While a solution is not required of a protest song it is encouraged since the skeptical will ask, “How would you handle the situation, or run things better?” Fiasco indicts the American people for their docility by saying “I think that all the silence is worse than all of the violence”. But what is his solution? Not voting, “Next one neither”, referring to the upcoming 2012 elections. He even stated in interviews that he wants to encourage kids to not vote, while insisting they aren’t doing enough to fight the powers that be. Is there a worse form of political silence out there?

Monday, February 6, 2012

Don Hall


Notes on “Critical Condition”


            I have to say Don Hall was the critic in the conversation that I most related to.
He emphasized early on, that being self-aware is one of the most important aspects to a critic.  “Know your own prejudices” is an example he gives. Acknowledging that he has such prejudices is the first step to over-looking them, as much as realizing that “you know nothing” is what drives one to want to learn everything.  Hall also calls the critics he disagrees with “hacks” rather than writers he disagrees with. So with an awareness of prejudice and a knack for name calling, this shows me that he is no stranger to conflict in reviewing. He wants the element of argument out there so long as the reviewer is “at least sharp or precise as what they are slamming”. 
            Conversational reviews are the best kind there are. You feel like the person is talking directly to you and the piece is being praised and criticized back and forth until the best and worst elements are brought out, and the grey areas have relatable justifications. He asks if critics have courage or are stubbornly opinionated. Knowing the witty room full of self-deprecators will take the latter he defends the position that there is nothing wrong with being stubborn. “Passion and Education go hand in hand”.  Arguing over subjectivity can be dismissed as a waste of time when compared to arguing about politics.
            While one should not spend a year debating with a stranger on which of the most recent Goo Goo Dolls albums are the most tolerable, trying to get the other person to wrap their head around the joy that that work of art brings will be far more satisfying to the ideal of “intellectualizing an emotional response”.
            Hall’s input to the conversation is minimal but shows a desire to put up a fight. His question on whether or not critics have courage seems like the kind of ultimatums he would set up for his readers. The ultimatums are a good way to get into an argumentative mode with oneself taking the reader along if there are no opposing voices available. He also puts an emphasis on knowledge, which means the potential conversationalists in his online forum are not just bantering on why one thing “sucks” and another “rocks”. The emphasis on knowledge will hone in on details worth deciphering between the disagreeing parties.
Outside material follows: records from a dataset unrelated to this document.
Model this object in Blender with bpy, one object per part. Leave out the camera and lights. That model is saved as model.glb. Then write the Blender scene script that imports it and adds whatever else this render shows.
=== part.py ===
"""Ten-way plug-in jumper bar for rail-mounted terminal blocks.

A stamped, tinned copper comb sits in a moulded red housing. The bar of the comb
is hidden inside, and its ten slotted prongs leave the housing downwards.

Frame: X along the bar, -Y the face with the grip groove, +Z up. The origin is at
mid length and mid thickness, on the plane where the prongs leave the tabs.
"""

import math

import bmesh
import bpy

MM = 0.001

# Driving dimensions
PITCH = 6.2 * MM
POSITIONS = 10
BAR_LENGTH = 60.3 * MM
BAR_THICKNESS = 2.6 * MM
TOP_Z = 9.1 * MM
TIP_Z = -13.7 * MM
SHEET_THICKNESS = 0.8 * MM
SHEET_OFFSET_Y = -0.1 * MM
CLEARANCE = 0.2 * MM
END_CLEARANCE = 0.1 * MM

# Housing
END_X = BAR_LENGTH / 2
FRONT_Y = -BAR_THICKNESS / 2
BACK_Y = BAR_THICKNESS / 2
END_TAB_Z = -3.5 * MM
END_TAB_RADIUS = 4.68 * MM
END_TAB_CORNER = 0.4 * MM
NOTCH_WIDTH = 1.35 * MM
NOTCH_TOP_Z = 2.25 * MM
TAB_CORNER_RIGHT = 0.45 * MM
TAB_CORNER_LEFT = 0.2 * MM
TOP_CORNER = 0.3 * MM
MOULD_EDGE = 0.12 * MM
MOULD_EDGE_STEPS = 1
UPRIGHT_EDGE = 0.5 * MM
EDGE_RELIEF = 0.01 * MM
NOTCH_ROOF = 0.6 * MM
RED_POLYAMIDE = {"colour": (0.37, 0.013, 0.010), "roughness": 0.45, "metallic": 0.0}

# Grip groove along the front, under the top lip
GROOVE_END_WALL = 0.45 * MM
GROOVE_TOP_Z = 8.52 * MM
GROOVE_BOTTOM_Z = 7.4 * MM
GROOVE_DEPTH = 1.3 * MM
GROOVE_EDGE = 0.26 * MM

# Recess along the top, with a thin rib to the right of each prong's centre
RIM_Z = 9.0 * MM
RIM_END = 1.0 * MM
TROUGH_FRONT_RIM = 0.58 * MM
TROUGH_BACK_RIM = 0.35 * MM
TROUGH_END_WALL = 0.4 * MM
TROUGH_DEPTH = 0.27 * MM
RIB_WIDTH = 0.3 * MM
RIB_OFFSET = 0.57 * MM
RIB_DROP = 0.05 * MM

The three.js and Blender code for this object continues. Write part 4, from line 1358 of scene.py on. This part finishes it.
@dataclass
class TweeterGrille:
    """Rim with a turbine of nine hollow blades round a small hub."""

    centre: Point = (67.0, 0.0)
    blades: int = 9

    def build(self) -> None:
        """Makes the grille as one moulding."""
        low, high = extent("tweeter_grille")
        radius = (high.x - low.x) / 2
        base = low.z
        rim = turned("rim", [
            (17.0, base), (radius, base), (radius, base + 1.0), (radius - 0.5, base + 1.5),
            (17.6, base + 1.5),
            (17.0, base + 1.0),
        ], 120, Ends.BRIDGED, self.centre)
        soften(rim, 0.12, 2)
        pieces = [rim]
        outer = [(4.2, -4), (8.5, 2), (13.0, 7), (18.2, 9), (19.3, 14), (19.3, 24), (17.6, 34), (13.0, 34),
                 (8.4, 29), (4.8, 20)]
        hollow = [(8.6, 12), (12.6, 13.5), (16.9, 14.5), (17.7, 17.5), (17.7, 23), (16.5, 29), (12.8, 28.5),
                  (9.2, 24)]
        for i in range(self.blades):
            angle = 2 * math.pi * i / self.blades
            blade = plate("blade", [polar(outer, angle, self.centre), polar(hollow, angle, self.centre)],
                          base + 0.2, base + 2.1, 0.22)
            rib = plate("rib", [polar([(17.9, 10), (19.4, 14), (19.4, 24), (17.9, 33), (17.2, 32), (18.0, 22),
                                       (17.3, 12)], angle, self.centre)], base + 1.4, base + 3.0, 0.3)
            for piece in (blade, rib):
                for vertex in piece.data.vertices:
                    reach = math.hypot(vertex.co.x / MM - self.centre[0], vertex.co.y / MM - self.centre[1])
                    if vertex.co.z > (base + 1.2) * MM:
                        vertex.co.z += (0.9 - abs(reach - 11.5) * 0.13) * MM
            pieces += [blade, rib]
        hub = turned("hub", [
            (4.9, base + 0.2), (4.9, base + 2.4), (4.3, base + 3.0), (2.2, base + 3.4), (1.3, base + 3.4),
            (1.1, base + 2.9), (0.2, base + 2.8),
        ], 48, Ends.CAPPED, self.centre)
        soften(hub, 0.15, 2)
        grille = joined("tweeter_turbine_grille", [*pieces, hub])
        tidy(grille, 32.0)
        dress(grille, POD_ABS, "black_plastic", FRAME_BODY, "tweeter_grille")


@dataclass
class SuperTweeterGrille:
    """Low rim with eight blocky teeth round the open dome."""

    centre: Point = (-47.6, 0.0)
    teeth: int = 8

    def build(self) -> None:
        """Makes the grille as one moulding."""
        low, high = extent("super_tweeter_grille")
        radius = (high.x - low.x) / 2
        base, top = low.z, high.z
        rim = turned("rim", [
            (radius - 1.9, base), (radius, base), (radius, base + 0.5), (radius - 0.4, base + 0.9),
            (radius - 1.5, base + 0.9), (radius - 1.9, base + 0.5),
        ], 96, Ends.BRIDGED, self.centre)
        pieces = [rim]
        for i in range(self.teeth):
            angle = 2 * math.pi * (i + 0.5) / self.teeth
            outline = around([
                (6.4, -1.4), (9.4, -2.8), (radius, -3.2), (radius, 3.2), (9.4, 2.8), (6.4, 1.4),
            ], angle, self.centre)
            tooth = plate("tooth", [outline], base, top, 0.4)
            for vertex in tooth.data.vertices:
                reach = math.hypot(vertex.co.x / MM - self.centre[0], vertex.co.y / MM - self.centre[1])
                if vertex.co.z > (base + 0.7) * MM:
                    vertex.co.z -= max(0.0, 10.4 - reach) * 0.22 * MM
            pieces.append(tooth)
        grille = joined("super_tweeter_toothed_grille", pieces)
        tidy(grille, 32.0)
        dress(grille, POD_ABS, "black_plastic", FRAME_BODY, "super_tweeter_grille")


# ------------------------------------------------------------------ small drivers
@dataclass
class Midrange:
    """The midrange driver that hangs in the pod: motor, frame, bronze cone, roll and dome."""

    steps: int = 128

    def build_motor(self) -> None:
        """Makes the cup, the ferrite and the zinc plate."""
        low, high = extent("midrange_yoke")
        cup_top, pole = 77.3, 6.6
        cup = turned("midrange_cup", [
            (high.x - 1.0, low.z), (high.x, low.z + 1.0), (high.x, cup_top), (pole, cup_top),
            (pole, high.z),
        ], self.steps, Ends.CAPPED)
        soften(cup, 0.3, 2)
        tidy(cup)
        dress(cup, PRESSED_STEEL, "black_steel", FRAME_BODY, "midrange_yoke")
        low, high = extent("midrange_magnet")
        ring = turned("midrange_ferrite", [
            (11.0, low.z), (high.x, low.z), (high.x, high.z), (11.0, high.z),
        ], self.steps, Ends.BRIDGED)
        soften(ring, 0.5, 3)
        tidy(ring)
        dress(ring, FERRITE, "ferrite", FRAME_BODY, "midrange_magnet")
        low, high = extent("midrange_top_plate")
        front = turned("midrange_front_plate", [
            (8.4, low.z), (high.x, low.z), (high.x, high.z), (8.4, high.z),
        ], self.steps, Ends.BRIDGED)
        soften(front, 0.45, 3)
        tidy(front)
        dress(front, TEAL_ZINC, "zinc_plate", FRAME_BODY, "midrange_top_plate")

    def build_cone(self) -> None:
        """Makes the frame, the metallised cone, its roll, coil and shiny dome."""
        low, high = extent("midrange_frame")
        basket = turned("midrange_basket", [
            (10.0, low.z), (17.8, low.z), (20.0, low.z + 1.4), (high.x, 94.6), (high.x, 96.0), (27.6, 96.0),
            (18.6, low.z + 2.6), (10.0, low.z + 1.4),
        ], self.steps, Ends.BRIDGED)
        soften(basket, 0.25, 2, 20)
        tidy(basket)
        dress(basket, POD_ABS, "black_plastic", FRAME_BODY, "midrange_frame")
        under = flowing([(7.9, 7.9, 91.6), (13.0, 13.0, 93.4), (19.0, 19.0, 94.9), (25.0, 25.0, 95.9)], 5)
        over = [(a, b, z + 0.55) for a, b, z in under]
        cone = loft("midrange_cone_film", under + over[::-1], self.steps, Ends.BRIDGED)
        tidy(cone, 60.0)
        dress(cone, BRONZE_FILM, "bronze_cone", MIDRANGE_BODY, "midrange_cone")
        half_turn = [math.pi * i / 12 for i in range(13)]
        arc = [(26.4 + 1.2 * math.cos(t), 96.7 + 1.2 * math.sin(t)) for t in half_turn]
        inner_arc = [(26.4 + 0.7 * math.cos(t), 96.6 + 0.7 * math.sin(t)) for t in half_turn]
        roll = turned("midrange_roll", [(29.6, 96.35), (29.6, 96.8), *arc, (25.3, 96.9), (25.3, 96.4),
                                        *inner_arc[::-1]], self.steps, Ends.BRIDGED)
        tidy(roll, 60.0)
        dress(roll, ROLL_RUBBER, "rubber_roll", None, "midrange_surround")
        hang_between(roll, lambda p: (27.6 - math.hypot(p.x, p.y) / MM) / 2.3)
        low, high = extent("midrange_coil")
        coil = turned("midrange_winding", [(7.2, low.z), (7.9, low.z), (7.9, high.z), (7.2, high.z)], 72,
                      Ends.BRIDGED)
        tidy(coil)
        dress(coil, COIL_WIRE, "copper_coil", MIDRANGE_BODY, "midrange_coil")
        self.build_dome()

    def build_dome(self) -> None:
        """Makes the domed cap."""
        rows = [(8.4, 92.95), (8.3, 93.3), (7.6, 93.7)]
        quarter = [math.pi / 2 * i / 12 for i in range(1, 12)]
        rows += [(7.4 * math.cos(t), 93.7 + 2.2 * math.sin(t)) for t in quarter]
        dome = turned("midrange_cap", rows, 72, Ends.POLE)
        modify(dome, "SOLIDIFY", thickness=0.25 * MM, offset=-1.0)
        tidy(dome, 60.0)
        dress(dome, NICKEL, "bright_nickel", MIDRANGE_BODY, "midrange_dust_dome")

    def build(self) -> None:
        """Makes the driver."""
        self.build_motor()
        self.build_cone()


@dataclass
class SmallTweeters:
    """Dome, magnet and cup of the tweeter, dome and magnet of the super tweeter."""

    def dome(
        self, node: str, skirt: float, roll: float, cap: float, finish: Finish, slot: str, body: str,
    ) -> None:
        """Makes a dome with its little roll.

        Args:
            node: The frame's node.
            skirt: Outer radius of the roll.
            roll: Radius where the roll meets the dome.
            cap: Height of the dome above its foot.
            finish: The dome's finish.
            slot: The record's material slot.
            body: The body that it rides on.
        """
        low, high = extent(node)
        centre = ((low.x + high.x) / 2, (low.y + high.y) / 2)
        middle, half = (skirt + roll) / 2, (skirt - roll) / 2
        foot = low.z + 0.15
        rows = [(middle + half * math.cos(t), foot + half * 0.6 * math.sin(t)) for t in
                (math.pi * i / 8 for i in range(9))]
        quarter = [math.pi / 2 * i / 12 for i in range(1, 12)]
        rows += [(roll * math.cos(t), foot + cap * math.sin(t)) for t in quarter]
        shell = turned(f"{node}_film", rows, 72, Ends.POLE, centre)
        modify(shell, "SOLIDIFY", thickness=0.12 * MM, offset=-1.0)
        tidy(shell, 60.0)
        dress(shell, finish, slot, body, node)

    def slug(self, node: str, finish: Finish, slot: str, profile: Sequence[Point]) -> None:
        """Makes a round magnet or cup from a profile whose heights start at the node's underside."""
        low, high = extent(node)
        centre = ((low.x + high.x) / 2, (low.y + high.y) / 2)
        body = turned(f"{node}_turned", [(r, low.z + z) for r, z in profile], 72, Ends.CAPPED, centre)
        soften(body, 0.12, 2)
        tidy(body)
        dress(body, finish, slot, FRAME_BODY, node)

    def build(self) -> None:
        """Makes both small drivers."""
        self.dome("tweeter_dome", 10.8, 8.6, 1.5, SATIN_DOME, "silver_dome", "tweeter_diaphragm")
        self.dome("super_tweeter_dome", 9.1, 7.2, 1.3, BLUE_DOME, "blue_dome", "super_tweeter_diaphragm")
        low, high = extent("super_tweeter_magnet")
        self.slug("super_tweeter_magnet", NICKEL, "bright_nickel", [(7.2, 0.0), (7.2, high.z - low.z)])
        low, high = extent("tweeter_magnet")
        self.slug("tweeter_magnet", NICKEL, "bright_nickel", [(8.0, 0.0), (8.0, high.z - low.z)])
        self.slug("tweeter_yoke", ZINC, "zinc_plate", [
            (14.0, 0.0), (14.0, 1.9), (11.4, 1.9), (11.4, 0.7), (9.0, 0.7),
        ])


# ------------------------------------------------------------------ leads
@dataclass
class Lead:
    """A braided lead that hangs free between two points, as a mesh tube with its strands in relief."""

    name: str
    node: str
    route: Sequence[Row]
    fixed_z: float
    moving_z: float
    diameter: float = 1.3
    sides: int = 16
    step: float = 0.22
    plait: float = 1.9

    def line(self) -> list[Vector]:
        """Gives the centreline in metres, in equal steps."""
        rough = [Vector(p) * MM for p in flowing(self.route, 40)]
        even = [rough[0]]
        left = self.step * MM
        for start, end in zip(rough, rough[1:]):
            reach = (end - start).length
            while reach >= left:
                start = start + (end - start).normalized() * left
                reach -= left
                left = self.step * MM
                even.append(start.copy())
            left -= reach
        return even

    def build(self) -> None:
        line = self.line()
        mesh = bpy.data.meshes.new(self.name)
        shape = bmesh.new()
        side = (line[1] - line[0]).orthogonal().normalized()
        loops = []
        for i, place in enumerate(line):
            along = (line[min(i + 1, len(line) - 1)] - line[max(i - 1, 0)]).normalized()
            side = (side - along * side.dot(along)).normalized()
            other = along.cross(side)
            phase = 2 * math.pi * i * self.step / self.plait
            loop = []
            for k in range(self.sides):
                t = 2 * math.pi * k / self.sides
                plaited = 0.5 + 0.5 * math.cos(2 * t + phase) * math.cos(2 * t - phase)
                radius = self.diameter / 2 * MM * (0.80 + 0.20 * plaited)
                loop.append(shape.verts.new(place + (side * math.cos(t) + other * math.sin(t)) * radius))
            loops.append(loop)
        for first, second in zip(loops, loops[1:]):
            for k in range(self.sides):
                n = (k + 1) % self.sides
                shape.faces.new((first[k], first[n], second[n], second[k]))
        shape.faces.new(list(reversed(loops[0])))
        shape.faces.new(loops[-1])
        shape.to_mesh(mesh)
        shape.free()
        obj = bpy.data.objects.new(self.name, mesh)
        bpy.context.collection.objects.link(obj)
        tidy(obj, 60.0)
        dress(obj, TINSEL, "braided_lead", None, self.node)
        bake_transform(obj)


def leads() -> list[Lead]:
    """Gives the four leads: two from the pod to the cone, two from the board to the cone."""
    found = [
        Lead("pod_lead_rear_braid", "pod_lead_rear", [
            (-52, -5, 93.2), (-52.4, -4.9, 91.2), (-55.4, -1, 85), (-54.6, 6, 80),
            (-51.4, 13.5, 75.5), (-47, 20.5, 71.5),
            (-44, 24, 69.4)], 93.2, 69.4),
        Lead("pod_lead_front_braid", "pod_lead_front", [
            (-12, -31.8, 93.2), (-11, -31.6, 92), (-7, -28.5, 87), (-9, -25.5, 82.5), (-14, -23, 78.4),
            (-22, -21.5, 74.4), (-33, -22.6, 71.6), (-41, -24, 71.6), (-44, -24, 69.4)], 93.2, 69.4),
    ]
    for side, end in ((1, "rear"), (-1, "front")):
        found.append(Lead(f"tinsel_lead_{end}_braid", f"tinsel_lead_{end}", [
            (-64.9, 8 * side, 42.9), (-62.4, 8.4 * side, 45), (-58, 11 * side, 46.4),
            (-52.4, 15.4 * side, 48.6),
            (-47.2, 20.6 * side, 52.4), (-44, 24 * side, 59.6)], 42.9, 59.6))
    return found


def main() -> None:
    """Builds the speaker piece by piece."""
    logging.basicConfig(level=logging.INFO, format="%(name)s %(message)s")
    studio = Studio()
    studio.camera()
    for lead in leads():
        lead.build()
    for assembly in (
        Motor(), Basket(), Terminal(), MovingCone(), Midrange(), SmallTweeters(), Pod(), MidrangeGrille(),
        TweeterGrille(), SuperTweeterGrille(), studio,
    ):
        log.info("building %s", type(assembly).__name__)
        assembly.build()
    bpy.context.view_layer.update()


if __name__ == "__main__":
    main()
Regardless of how many U2 songs I like I still felt stupid during Henry Rollin’s rant on how they have “been milking the same bass-line and guitar riff for 5 albums”. Clever, cutting, and not what I wanted to hear but felt better after hearing it.
            I reference Henry Rollins helping me realize I’ve “been had” by U2 because I also agree with Hall’s comment on it takes courage to criticize the powerful. Everyone I have shown Rollin’s rant on U2 to I made sure, liked U2 to see if they would have the same realization and were just plain offended. I didn’t just enjoy the rant I enjoyed the amount of light Rollins was producing from the inevitable heat he would be willing to take from disapproving U2 lovers. “Know your prejudices” is advice that will serve critics well and it will help one tear down the prejudices of other more easily.